# What do you consider an acceptable "flatness" tolerance for a solid wood table top?



## barringerfurniture (Sep 17, 2013)

Are your table tops ever perfectly flat or do you accept a certain level of warpage or cupping in solid wood tops?

If your tops are perfectly flat, how do you achieve that?

Any tips concerning selection of lumber or moisture content in assuring a perfectly flat top?

What about different expectations from planing by hand, versus drum sanding or a power planer?

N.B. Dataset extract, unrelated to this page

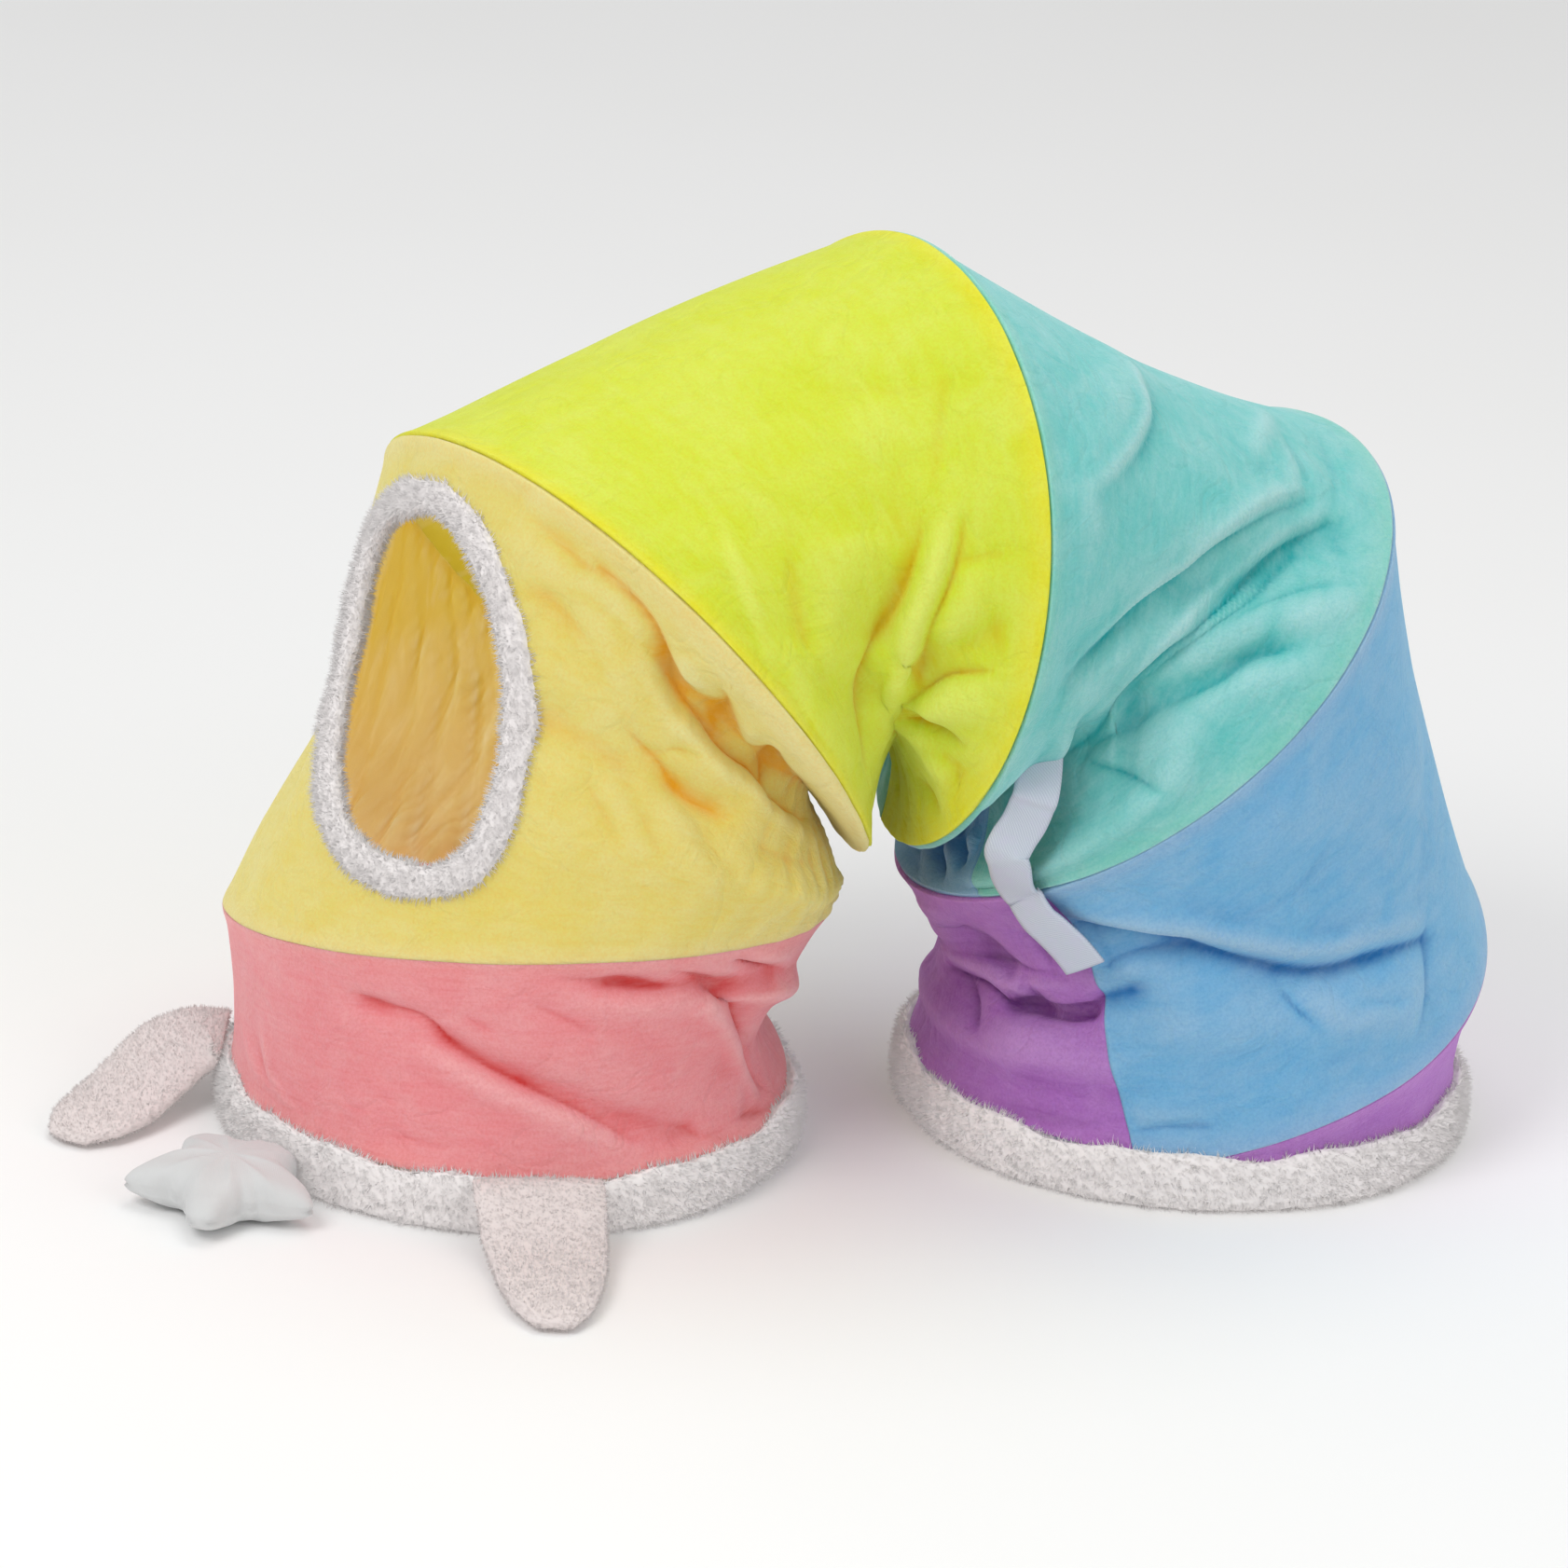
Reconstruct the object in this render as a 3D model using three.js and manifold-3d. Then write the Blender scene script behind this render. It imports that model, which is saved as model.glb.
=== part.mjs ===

Thanks as always for any responses.


----------



## alohafromberkeley (Oct 26, 2011)

Think flatness depended on the situation. When I lived in the Humboldt mountains, any flat board would be fine- as long as what I placed on it would stay upright. Sometimes I had to move the object around to find a place that it wouldn't tip over. This was de rigueur in all my friends cabins too. This doesn't answer your questions but it reminded me of my rural living days and gave me a chuckle. Haven't made a table since then….....Wes


----------



## JollyGreen67 (Nov 1, 2010)

Unless it's made out of "fake" lumber, i.e., MDF, particle board, melamine, etc, it will not be flat, no matter what. All you can do is make it flat as you can during the building stage, because it will move with the climate. Just about 99.9% of woodworkers, and those who purchase hand made wood items, understand this. Those who do not will buy the "fake" stuff, believing the stamped/decal design of perfection on the wood is the real thing.


----------



## Loren (May 30, 2008)

Table aprons serve to anchor a top. That's one way to
go.

In terms of slab type tables where you don't want to
use an apron, I think you need to let your fingers
and eyes tell you what is flat enough. If you have
some spots of interlocked grain try to identify them
early on and work them with scrapers and fillers if
necessary. Hand planes sharpened for regular smoothing
can really make a mess of interlocked grain. It's not
just the surface, it's the mess of deeper tearout you'll 
have to go through or find a way to fill without it
looking like filler.

I've messed this up a lot. I'm getting wiser. I dislike
sanding and I like hand planing so I'm often tempted
to push my planes to take on risky surfaces they
aren't set up for. I have a 55 degree Knight toolworks
smoother but it's a wooden plane and kind of a pain
to adjust so I usually get myself in trouble before
I get it out.

I have a stroke sander now. Marvelous machine.


----------



## AandCstyle (Mar 21, 2012)

I have never checked a top for flatness. I sand them and check for any defects by applying naphtha and looking at them at an angle with a back light. If no defects show up, I am happy and proceed to the finishing phase. HTH


----------



## AandCstyle (Mar 21, 2012)

.


----------



## AandCstyle (Mar 21, 2012)

I should have mentioned that naphtha is somewhat nasty so use a respirator when you are using it.


----------



## wormil (Nov 19, 2011)

I've built 5 tables, all flattened by hand and if you showed them to 10 people I believe all ten would agree they are flat. I didn't straightedge any of them.


----------